KCA has advised the Company that the estimated cost to bring the
project to the stage where a bankable feasibility study for a 700,000 tonne
per year operation with a twenty year mine life is $3,000,000. The capital
cost to put the project into production is estimated to be US$100,000,000.
It is the intention of SOMIBESA, KCA and the Company to enter into an
agreement whereby the Company will acquire a 100% interest in the
Berenguela Project. In consideration for the property, the Company has
agreed to fund the project to the completion of feasibility and issue the
principals of SOMIBESA a significant equity position in the Company. The
number of shares to be issued will be based, to a great extent, on the
project's value. In addition it is the parties intention that KCA will be
retained, at industry standard rates, to carry out the necessary
engineering and development work in the metallurgical field to bring the
project to feasibility.
The acquisition agreement will be subject to Exchange and shareholder
acceptance.
Ghana
The Government of Ghana has recently granted the Company a permit to
carry out exploration in lands encompassing a forest reserve. It is a
condition of the grant that the Company file a detailed exploration program
together with a reclamation plan in order to access the reserve lands to
carry out exploration.
The Company has spent the last six weeks on its Riyadh Concession
carrying out trenching. Once the results of the trenching have been
analyzed the Company plans to commence a drilling program. It is expected
that drilling will commence in January of 1998.
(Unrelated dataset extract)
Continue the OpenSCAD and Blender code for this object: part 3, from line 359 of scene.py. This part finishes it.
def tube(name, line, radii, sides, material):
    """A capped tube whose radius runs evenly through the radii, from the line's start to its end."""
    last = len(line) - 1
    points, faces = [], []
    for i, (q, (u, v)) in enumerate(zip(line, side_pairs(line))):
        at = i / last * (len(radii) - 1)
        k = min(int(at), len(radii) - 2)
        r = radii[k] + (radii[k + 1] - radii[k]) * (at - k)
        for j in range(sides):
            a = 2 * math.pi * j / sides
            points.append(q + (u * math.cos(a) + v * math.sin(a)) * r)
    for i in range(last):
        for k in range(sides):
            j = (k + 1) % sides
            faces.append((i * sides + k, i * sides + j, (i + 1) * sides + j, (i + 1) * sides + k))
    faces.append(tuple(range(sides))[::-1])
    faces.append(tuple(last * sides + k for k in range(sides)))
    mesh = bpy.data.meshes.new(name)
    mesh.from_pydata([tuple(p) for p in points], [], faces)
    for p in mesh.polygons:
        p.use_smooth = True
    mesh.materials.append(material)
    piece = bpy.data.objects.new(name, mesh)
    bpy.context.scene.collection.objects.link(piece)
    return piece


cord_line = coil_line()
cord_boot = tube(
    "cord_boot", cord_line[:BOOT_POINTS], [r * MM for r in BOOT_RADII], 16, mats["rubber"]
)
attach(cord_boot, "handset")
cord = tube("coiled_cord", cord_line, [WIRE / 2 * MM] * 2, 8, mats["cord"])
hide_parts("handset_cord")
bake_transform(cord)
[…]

TEL: (604) 681-7281 A.E. (Ted) Daem, President & CEO
FAX: (604) 681-8313



To: Ian Murray who wrote (207)12/3/1997 12:18:00 PM
From: MWS  Read Replies (2) | Respond to of 347
 
Ian,

I see someone has posted the full release. I have some more info.

I called Tournigan and obtained a few from pages of an executive summary from an engineering report authored by Kappes and Cassidy and Associates regarding the Peru property. There are details on the geology, the drilling that has been done and some cost and revenue estimates for various scenarios.

Most of the details are as in the stockwatch release of Dec 2. Additional points include:

Over the life of the project the aggregate value of recovered metals exceeds $2.9 Billion. The cashflow stream for 20 years tax and debt service is $1.1 Billion in total or $54 Million/yr. The Net Present Value for this cash flow is $257 Million at a discount rate of 12%.

-A paved highway runs next to the project
-A river nearby
-Other mining projects exist in the area

$3.0M needed for feasibility study
$70M for production cost of on-ground capital. (The $100M mentioned in the news release was padded by $30 Million.)

-There is no overburden.
-Thickness of the deposit is approx 60m
-The property has already been drilled (in the 60's)
-6500 metres of drilling has been completed
-channel samples over 5km has been completed
-300 tonne bulk sample has already been completed.

Sensitivity analysis shows low sensitivity to electricity and other changes in operating costs. Doubling electricity cost or increasing operating costs by 23% has a projected effect of reducing the NPV from $257 to $175 Million.

The project is more sensitive (they call it mildly sensitive) to the market price of manganese products.

End of synopsys.

My comments:

The numbers I suggested in post #206 were conservative. I have a couple of pages that suggest that the silver content may be higher than the grades obtained from the previous drilling. It is noted that the previously mined ore (1905-1965), a total of 500K tonnes, had an average silver grade of 750 g/tonne. Of more significance is the the more recent bulk sample by KCA: 3300Kg bulk sample from 68 different locations which has a Mn content consistent with a previous bulk sample but which has an average silver grade of 330 g/tonne. (I used 150 g/tonne yesterday).

Also in this engineering report, they consider tax and debt servicing costs and are still left with $54 Million/yr net revenues after these costs.

Based on these cash flows, a $257 Million NPV with 30-40 Million shares (at present there are 13M freetrading?) equates to $6.5-$8.5/share for ITC exclusive of Mali.